Simultaneous Parameter Learning and Bi-clustering for Multi-Response Models.

Yu M, Natesan Ramamurthy K, Thompson A, Lozano AC

Published: 14 August 2019 in Frontiers in big data
Keywords: bi-clustering, convex clustering, genome-wide association studies, high-throughput phenotyping, multitask learning, sparse linear regression
Pubmed ID: 33693350
DOI: 10.3389/fdata.2019.00027

We consider multi-response and multi-task regression models, where the parameter matrix to be estimated is expected to have an unknown grouping structure. The groupings can be along tasks, or features, or both, the last one indicating a bi-cluster or "checkerboard" structure. Discovering this grouping structure along with parameter inference makes sense in several applications, such as multi-response Genome-Wide Association Studies (GWAS).
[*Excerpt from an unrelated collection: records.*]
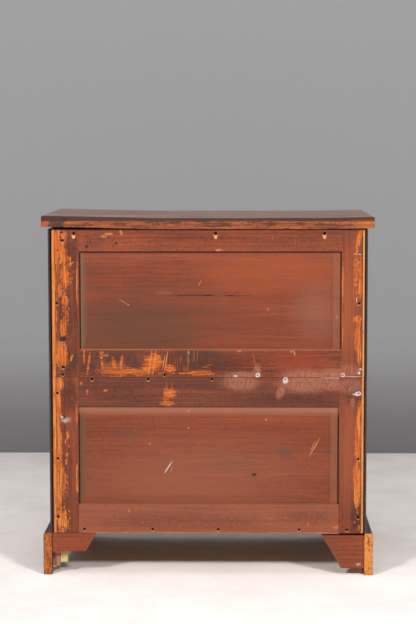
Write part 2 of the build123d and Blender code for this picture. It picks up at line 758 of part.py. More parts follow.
def make_bail():
    """One swan-neck bail about the middle of its pivot line, hanging straight down."""
    half = handle_spacing / 2
    shoulder = half - ball_radius - bail_gap
    neck = shoulder - bail_neck
    right = [
        (shoulder, 0),
        (neck, 0),
        (neck, -neck_drop),
        (half - bow_inset, -bow_drop),
        (half - grip_inset, -bail_drop),
    ]
    left = [(-x, z) for x, z in reversed(right)]
    radii = list(bail_bends) + list(reversed(bail_bends))
    flat = FilletPolyline(*[(x, z) for x, z in right + left], radius=radii)
    path = Plane.XZ * flat
    section = Plane(path @ 0, z_dir=path % 0) * Circle(bail_radius)
    bail = sweep(section, path=path)
    for side in (-1, 1):
        pin_x = sorted((side * (shoulder - pin_root), side * (half + pin_reach)))
        bail += sideways_rod(pin_x, 0, 0, pin_radius)
    return bail


def build():
    os.makedirs("parts", exist_ok=True)

    # Back frames, with the holes of every screw that passes through them.
    upper_z = (lower_back_top_z + seam_gap, top_z - back_top_gap)
    lower_z = (bottom_z, lower_back_top_z)
    upper = make_frame(upper_z, (upper_left_stile, upper_right_stile), (upper_bottom_rail, upper_top_rail))
    lower = make_frame(lower_z, (lower_left_stile, lower_right_stile), (lower_rail, lower_rail))
    holes = [screw_hole(x, z) for x, z in back_screw_places()]
    pockets = [pocket_cut(x) for x in pocket_places()]
    upper_stiles = [cut_all(post, holes + pockets) for post in upper[0]]
    upper_rails = [cut_all(bar, holes + pockets) for bar in upper[1]]
    lower_stiles = [cut_all(post, holes) for post in lower[0]]
    lower_rails = [cut_all(bar, holes) for bar in lower[1]]
    save("upper_back_stiles", *upper_stiles)
    save("upper_back_bottom_rail", upper_rails[0])
    save("upper_back_top_rail", upper_rails[1])
    save("upper_back_panel", upper[2])
    save("lower_back_stiles", *lower_stiles)
    save("lower_back_rails", *lower_rails)
    save("lower_back_panel", lower[2])
    save("back_screws", *[back_screw(x, z) for x, z in back_screw_places()])
    save("pocket_screws", *[pocket_screw(x) for x in pocket_places()])

    # Carcass.
    right_side = make_side()
    save("right_side", right_side)
    save("left_side", mirror(right_side, about=Plane.YZ))
    bottom = housed_board((front_y, back_inner_y), (bottom_z, bottom_top_z), housing_stop)
    save("bottom_board", cut_all(bottom, holes))
    save("top_board", cut_all(make_top(), pockets))
    fronts, rears, runners, boards = dust_frames()
    save("front_rails", *fronts)
    save("rear_rails", *[cut_all(rear, holes) for rear in rears])
    save("drawer_runners", *runners)
    save("dust_boards", *boards)
    half = partition_thickness / 2
    save("short_drawer_partition", slab((-half, half), (front_y, rail_rear_y), (short_floor_z, top_rail_z)))
    batten_x = (inner_half - batten_size, inner_half)
    battens = []
    for z in ((bottom_top_z, middle_rail_z), (middle_rail_z + rail_thickness, top_z)):
        battens += both_sides(slab(batten_x, (batten_y, back_inner_y), z))
    save("back_battens", *[cut_all(batten, holes) for batten in battens])
    save("drawer_stops", *drawer_stops())

    # Plinth and feet.
    plinth_front, plinth_right = make_plinth()
    save("plinth_front", plinth_front)
    save("plinth_right", plinth_right)
    save("plinth_left", mirror(plinth_right, about=Plane.YZ))
    broken = make_bracket(right_bracket_width, right_bracket_height, bottom_z, break_points)
    save("rear_right_bracket", broken)
    left_top = bottom_z - left_bracket_drop
    whole = make_bracket(left_bracket_width, left_bracket_height, left_top, [(0, 0)])
    save("rear_left_bracket", mirror(whole, about=Plane.YZ))
    save("foot_glue_blocks", *foot_blocks())
    save("new_glue_block", make_new_block())

    # Drawers and their handles.
    bail = make_bail()
    for name, (span, floor, height, handles) in drawer_openings.items():
        front, sides, back, drawer_bottom = make_drawer(span, floor, height, handles)
        save(f"{name}_drawer_front", *front)
        save(f"{name}_drawer_sides", *sides)
        save(f"{name}_drawer_back", back)
        save(f"{name}_drawer_bottom", drawer_bottom)
        save(f"{name}_handle_pommels", *drawer_fittings(floor, height, handles))
        for x, z in handle_places(floor, height, handles):
            side_name = "" if len(handles) == 1 else ("_left" if x < 0 else "_right")
            save(f"{name}{side_name}_bail", Pos(x, front_y - pivot_reach, z) * bail)


build()
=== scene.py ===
import bmesh
import bpy
import json
import math
from mathutils import Matrix, Quaternion, Vector

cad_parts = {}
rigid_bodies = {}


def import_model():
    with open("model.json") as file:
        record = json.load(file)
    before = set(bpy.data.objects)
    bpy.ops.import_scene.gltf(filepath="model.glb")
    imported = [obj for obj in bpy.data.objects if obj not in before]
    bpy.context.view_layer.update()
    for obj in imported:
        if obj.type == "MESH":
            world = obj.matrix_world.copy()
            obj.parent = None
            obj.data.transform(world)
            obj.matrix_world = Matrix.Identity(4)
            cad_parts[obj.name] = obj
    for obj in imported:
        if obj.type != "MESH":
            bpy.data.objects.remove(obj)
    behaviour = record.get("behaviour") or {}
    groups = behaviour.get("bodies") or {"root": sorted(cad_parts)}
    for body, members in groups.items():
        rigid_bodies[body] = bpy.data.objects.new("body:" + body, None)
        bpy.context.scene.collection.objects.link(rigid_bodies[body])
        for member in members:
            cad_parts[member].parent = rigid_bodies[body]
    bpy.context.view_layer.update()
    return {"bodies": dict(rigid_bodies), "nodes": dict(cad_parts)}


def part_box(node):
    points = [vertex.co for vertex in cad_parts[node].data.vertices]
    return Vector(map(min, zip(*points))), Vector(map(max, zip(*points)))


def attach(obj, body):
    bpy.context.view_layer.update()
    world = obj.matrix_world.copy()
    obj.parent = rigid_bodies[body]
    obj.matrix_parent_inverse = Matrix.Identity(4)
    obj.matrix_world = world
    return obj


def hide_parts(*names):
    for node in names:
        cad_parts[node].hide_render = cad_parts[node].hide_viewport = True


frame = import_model()
nodes = frame["nodes"]
mm = 1000.0  # millimetres in a metre

# ---- Studio: a plain pale floor, a grey backdrop that can only be seen from its front, and
# a camera at standing height behind the chest, since its framed back is the side on show.
back_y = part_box("right_side")[1].y
camera_lens = 105.2
camera_place = (-0.0896, back_y + 4.6464, 1.1189)
camera_yaw = -1.095
camera_pitch = 5.331
camera_roll = 0.0685
floor_size = 16.0
backdrop_y = back_y - 1.864
backdrop_size = (16.0, 7.0)
floor_dark = (0.855, 0.79, 0.76, 1.0)
floor_pale = (0.975, 0.9, 0.858, 1.0)
# The backdrop's grey is painted darker near the floor and lighter higher up: painted shading of how the
# softboxes light it.
wall_low_shaded = (0.165, 0.162, 0.163, 1.0)
wall_high_lit = (0.24, 0.24, 0.247, 1.0)
wall_turn = 0.45  # where up the backdrop it reaches its upper grey
air_strength = 0.21
softbox_gain = 1.8  # how much brighter the softboxes show an upright board than it is

camera_data = bpy.data.cameras.new("studio_camera")
camera_data.sensor_width = 36.0
camera_data.lens = camera_lens
camera = bpy.data.objects.new("studio_camera", camera_data)
bpy.context.scene.collection.objects.link(camera)
yaw, pitch = math.radians(camera_yaw), math.radians(camera_pitch)
aim = Vector((-math.sin(yaw) * math.cos(pitch), -math.cos(yaw) * math.cos(pitch), -math.sin(pitch)))
camera.location = camera_place
camera.rotation_mode = "QUATERNION"
roll = Quaternion((0.0, 0.0, 1.0), -math.radians(camera_roll))
camera.rotation_quaternion = aim.to_track_quat("-Z", "Y") @ roll
bpy.context.scene.camera = camera
bpy.context.scene.view_settings.view_transform = "Standard"


def add_mesh(name, builder):
    """Makes an object at the origin from a bmesh that builder fills in."""
    mesh = bpy.data.meshes.new(name)
    work = bmesh.new()
    builder(work)
    work.to_mesh(mesh)
    work.free()
    piece = bpy.data.objects.new(name, mesh)
    bpy.context.scene.collection.objects.link(piece)
    return piece


def display(red, green, blue):
    """A colour as it looks under the softboxes, 0 to 255, turned into what a shader needs."""
    channels = [channel / 255 for channel in (red, green, blue)]
    linear = [c / 12.92 if c <= 0.04045 else ((c + 0.055) / 1.055) ** 2.4 for c in channels]
    return (*[c / softbox_gain for c in linear], 1.0)


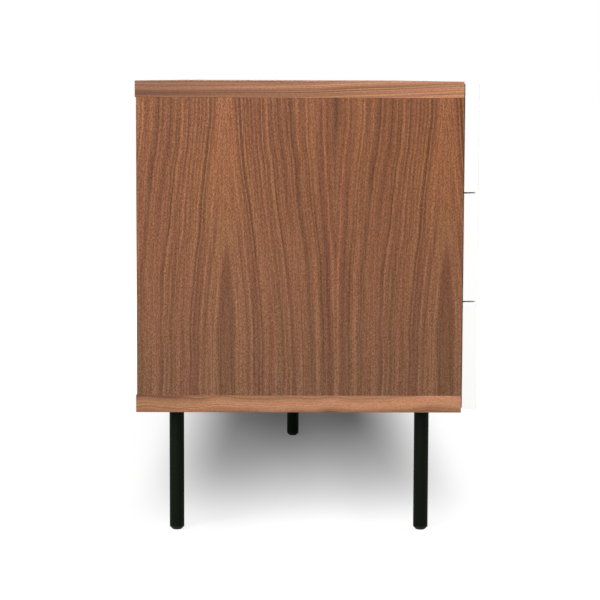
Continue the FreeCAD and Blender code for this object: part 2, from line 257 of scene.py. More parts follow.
def new_tree(title, kind, inputs, outputs):
    """A tree with named sockets, the values that it is given and its output node."""
    tree = bpy.data.node_groups.new(title, kind)
    for name, value in inputs.items():
        socket_type = "NodeSocket" + socket_kind(value)
        made = tree.interface.new_socket(label(name), in_out="INPUT", socket_type=socket_type)
        if not isinstance(value, str):
            made.default_value = value
    for name, output_kind in outputs.items():
        socket_type = "NodeSocket" + output_kind
        tree.interface.new_socket(name, in_out="OUTPUT", socket_type=socket_type)
    sockets = tree.nodes.new("NodeGroupInput").outputs
    given = SimpleNamespace(**{name: Value(sockets[label(name)]) for name in inputs})
    return tree, given, tree.nodes.new("NodeGroupOutput")


def surface_group(title, recipe, **inputs):
    """A shader group whose recipe turns a place into a colour, a roughness and a height."""
    outputs = {"Color": "Color", "Roughness": "Float", "Height": "Float"}
    inputs = {"place": (0, 0, 0), **inputs}
    group, given, result = new_tree(title, "ShaderNodeTree", inputs, outputs)
    for name, value in zip(outputs, recipe(given)):
        feed(result, name, value)
    print(title, "group:", len(group.nodes), "nodes")
    return group


def object_place(tree):
    """The place on the object, in metres."""
    return source(tree, "ShaderNodeTexCoord", "Object")


def finish(name, group, relief, fixed, where=object_place, **values):
    """A material with a group's pattern, and with a shader that has some fixed values."""
    material = bpy.data.materials.new(name)
    material.use_nodes = True
    tree = material.node_tree
    inputs = {"Place": where(tree), **{label(word): value for word, value in values.items()}}
    pattern = add_node(tree, "ShaderNodeGroup", inputs, node_tree=group)
    colour, roughness, height = [Value(socket) for socket in pattern.outputs]
    bump = wired("ShaderNodeBump", {"Height": height, "Strength": 1.0, "Distance": relief})
    feeds = {**fixed, "Base Color": colour, "Roughness": roughness, "Normal": bump}
    for socket, value in feeds.items():
        feed(tree.nodes["Principled BSDF"], socket, value)
    return material


# %% [markdown]
# ## Light, floor and background
# The picture is a studio shot on white. A large soft lamp stands behind the camera and
# reaches a little way under the body. The lamps stay at a level at which a colour looks as
# it is written. The white of the surroundings doesn't come from them: the camera and the
# reflections see a white world, and the floor glows by itself. The floor below the body
# darkens gradually towards the middle, partly in the lamps' real shadow on a dim grey floor
# and mostly as painted shadow, where the glow is left out.

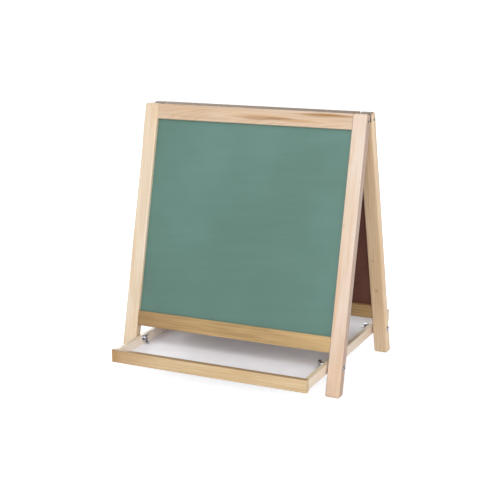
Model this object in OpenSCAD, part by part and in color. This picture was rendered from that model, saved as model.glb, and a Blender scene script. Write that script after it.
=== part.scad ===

By inferring this additional structure we can obtain valuable information on the underlying data mechanisms (e.g., relationships among genotypes and phenotypes in GWAS). In this paper, we propose two formulations to simultaneously learn the parameter matrix and its group structures, based on convex regularization penalties. We present optimization approaches to solve the resulting problems and provide numerical convergence guarantees. Extensive experiments demonstrate much better clustering quality compared to other methods, and our approaches are also validated on real datasets concerning phenotypes and genotypes of plant varieties.